Deep down I know that I am not like that all the time, though I admit I probably react badly to small things that I should ignore (put millionth bottle cap in the bin, clear food away, tidy away the socks left lying around and stuff all over the table without commenting on it). There are obviously things that he is not communicating to me, such as how he feels about work and this not being recognised (not sure how much more I can recognise and be thankful about it - I say it to him at least once a week that I am proud of him and know his work is stressful, that being the sole breadwinner is hard, etc.), and I am not sure what to do about that. He is not that good at showing his feelings - probably why I can often get to feeling that I don't matter to him - but how to work on this (both his lack of communication and my reactions)?

Am I just being stupid? Am I a horrible nagging, ungrateful wife who should be happy her husband was using porn rather than waking her up? (You know, I would actually love it if he woke me up for sex - at least we'd be having some! There was a time a few years ago when it seemed like he always wanted sex just after I fell asleep and I eventually asked if he was more attracted to me when he couldn't see me and that I loved having sex with him but needed more sleep, so I can only assume his comment was related to that. He hasn't woken me up with burning desire in at least 18 months).

OP posts:
Pebbles1989 · 09/07/2017 12:42

It sounds like your problems are escalating. An almost identical incident ended my relationship with my most recent ex, though I wasn't pregnant and we'd had a much longer sex drought. You sound very unhappy in this relationship Flowers

titihood · 11/07/2017 16:02

We finally got an opportunity to talk about it in more detail over the weekend and things have been a lot lot better since. I think he understands that I am exceedingly tired and has been helping out a lot more, and said that he thought he was being more cuddly etc. but that it is important that he knows I don't feel that way. I explained how the whole porn episode made me feel in relation to pregnancy/lack of affection/sex etc. and he apologised and explained that he didn't do it for any of the reasons I thought he did. He was pretty drunk that night and I was not in the best mental state, which certainly did not help matters.

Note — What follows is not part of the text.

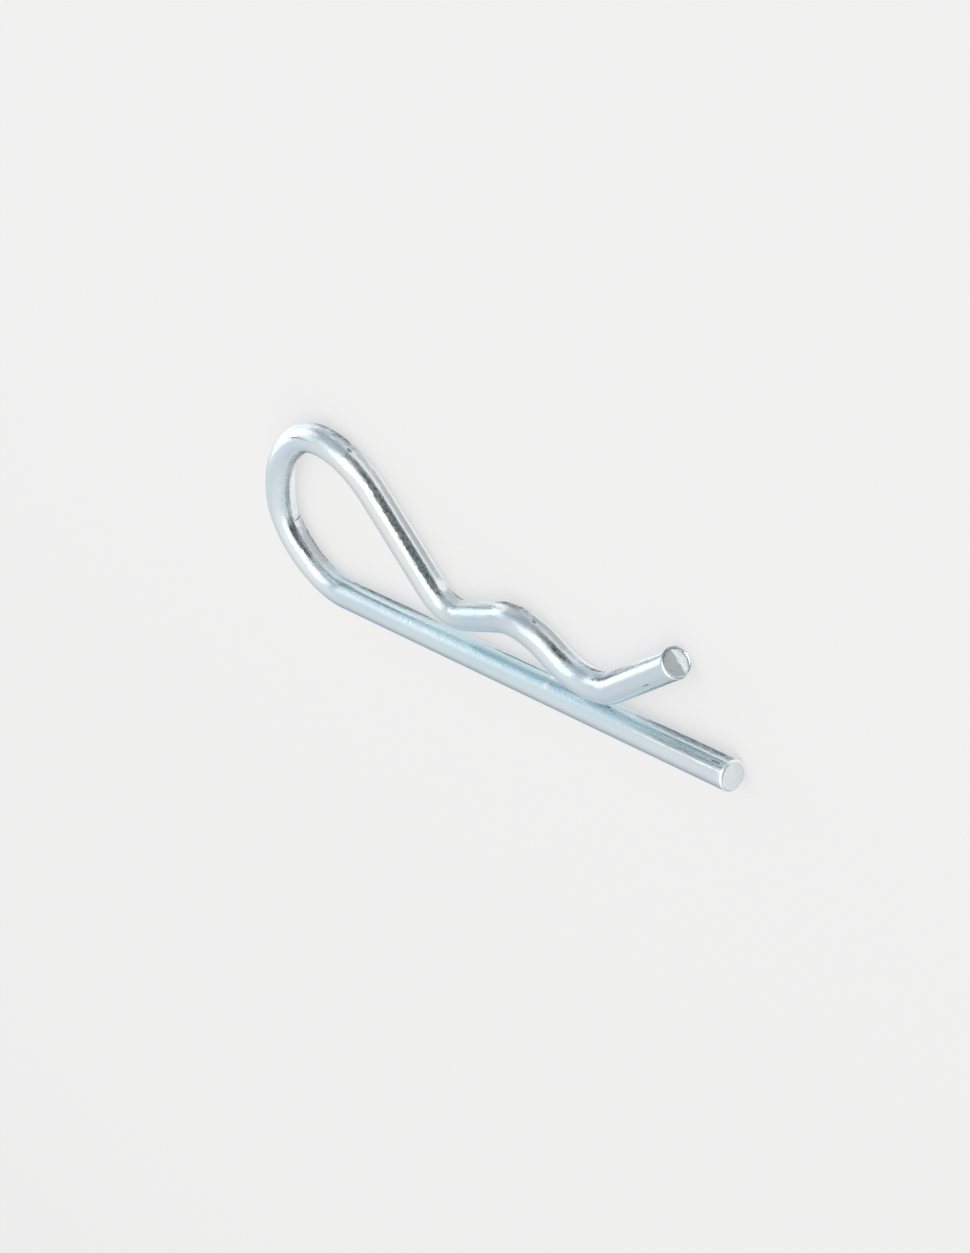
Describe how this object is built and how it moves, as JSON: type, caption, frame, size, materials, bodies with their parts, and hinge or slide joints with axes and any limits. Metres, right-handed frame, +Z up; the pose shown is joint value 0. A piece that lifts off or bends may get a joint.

RestlessTraveller I can only assume that you have never been depressed or had self-esteem issues, or been close to anyone who has. Other posters said that I was to blame for being nagging - I had commented in my original post that perhaps I was sometimes frustrated by some things and verbalised that frustration - phrases such as "can you pick up your bloody stinky socks", or "I'm really sick of cleaning up your rubbish, can't you fracking well do it?" were what I was alluding to.

newjobsoon I am really sorry you went through something similar. I hope you were able to resolve it?

We have spoken many times about division of labour Tofutti, and it is something we often still talk about! He says that it actually makes sense financially for me to be at home now (cost of childcare would be about equivalent to my earning potential, bar maybe a couple of hundred pounds a month). However, it is interesting to me that in arguments he will often say he feels unappreciated for going to work - this is something I need to be more aware of as maybe I don't always make it clear that I appreciate it and know it is hard.
Although he was very scary in his rage on Friday, he has never lifted a finger to me before (not that he did then either, he had clenched fists at his sides and was very angry, but then again I was also angry...) and I am exceedingly confident that he would never be physically abusive to me. He does have a habit of shutting off and not responding sometimes - I have been wondering if this is in part because I don't fully or properly explain how I am feeling until it gets to breaking point. I don't know...I feel like I do say things but maybe he doesn't fully understand how it affects our relationship until I am at breaking point then end up in a crying or shouty heap, to which he is silent.

We are generally quite happy, like most couples we have our ups and downs and have been in a bit of a down for a few months, but are talking about it and working on it and hopefully it is on the way to being an up.

Sorry rambling a bit now thanks to another lacklustre night in regards to sleep (pregnancy insomnia - yay). Thank you all for your support.